Reach Upward said...

Madison's words in Federalist #45 do not mean that he felt that the general welfare clause was all encompassing. In fact, his 1817 veto of the federal public works bill makes very clear that he was opposed to using the general welfare clause to allow Congress to do anything it wished as long as it could be construed to be for the general welfare of the republic.

Madison wrote that he was fully aware "of the great importance of roads and canals and the improved navigation of water courses, and that a power in the National Legislature to provide for them might be exercised with signal advantage to the general prosperity." However, he said that allowing Congress to do this under the guise of the general welfare clause "would be contrary to the established and consistent rules of interpretation, as rendering the special and careful enumeration of powers which follow the clause nugatory and improper."

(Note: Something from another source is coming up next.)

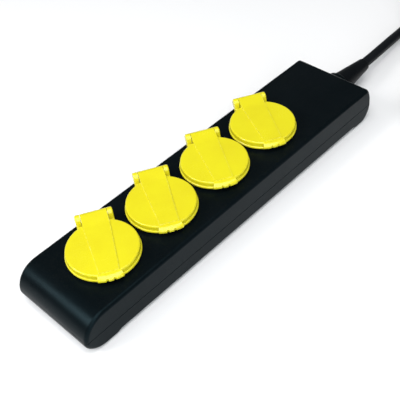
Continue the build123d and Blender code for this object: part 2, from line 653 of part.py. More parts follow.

Madison continued, writing, "Such a view of the Constitution would have the effect of giving to Congress a general power of legislation instead of the defined and limited one hitherto understood to belong to them, the terms "common defense and general welfare" embracing every object and act within the purview of a legislative trust." He goes on to state that he fully rejects this broad usage of the general welfare clause, even if much good would have come by its misuse.

You can twist Madison's writings in the Federalist Papers, but when he acted as Chief Executive, his intent on this matter is undeniable.

Other Chief Excecutives have not been as circumspect as Madison on this point. And three Supreme Court rulings (US v Butler in 1936, Helvering v Davis in 1937, and Flemming v Nestor in 1954) effectively nullified Madison's original intent.